In [None]:
# !pip install pdfplumber

In [3]:
import pdfplumber
import re

def extract_income_data(text):
    def find_number(pattern):
        match = re.search(pattern, text)
        return float(match.group(1).replace(',', '')) if match else None

    data = {
        "Net Sales - Products": find_number(r"Products\s+!?\s*([\d,]+)"),
        "Net Sales - Services": find_number(r"Services\s+([\d,]+)"),
        "Total Net Sales": find_number(r"Total net sales.*?([\d,]+)"),
        "Cost of Sales - Products": find_number(r"Cost of sales:\s+Products\s+([\d,]+)"),
        "Cost of Sales - Services": find_number(r"Services\s+([\d,]+)"),
        "Total Cost of Sales": find_number(r"Total cost of sales\s+([\d,]+)"),
        "Gross Margin": find_number(r"Gross margin\s+([\d,]+)"),
        "R&D Expense": find_number(r"Research and development\s+([\d,]+)"),
        "SG&A Expense": find_number(r"Selling, general and administrative\s+([\d,]+)"),
        "Total Operating Expense": find_number(r"Total operating expenses\s+([\d,]+)"),
        "Operating Income": find_number(r"Operating income\s+([\d,]+)"),
        "Other Income": find_number(r"Other income/\(expense\), net\s+\(?-?([\d,]+)"),
        "Income Before Tax": find_number(r"Income before provision for income taxes\s+([\d,]+)"),
        "Income Tax": find_number(r"Provision for income taxes\s+([\d,]+)"),
        "Net Income": find_number(r"Net income\s+!?([\d,]+)"),
        "EPS Basic": find_number(r"Earnings per share:.*?Basic\s+!?([\d\.]+)"),
        "EPS Diluted": find_number(r"Diluted\s+!?([\d\.]+)"),
        "Shares Basic": find_number(r"Shares used in computing earnings per share:\s+Basic\s+([\d,]+)"),
        "Shares Diluted": find_number(r"Diluted\s+([\d,]+)")
    }

    return data

def main():
    with pdfplumber.open("./data/finacial statements/FY24_Q1_Consolidated_Financial_Statements.pdf") as pdf:
        text = ""
        for page in pdf.pages:
            text += page.extract_text() + "\n"

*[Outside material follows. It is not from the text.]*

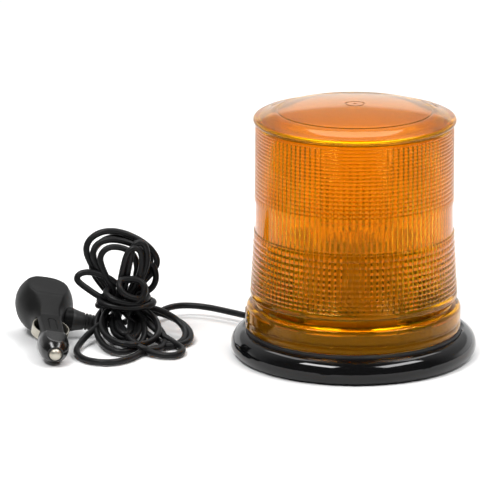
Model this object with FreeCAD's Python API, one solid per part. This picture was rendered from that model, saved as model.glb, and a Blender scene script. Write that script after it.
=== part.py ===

    income_data = extract_income_data(text)

    print("\n📊 Báo Cáo Kết Quả Kinh Doanh - Apple (FY24 Q1):\n")
    for k, v in income_data.items():
        print(f"{k}: {v:,.0f}" if isinstance(v, float) else f"{k}: {v}")

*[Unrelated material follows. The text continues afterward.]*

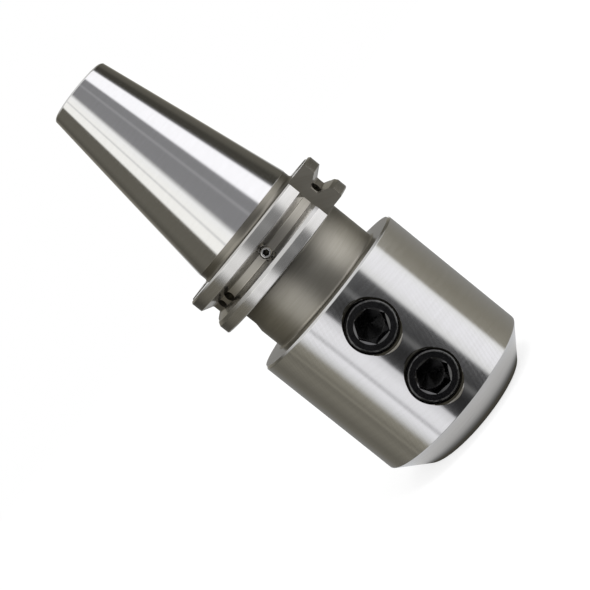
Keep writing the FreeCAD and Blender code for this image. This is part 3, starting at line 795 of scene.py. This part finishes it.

if __name__ == "__main__":
    main()



📊 Báo Cáo Kết Quả Kinh Doanh - Apple (FY24 Q1):

Net Sales - Products: 96,458
Net Sales - Services: 23,117
Total Net Sales: 1
Cost of Sales - Products: 58,440
Cost of Sales - Services: 23,117
Total Cost of Sales: 64,720
Gross Margin: 54,855
R&D Expense: 7,696
SG&A Expense: 6,786
Total Operating Expense: 14,482
Operating Income: 40,373
Other Income: 50
Income Before Tax: 40,323
Income Tax: 6,407
Net Income: 33,916
EPS Basic: None
EPS Diluted: 15
Shares Basic: 15,509,763
Shares Diluted: 15,576,641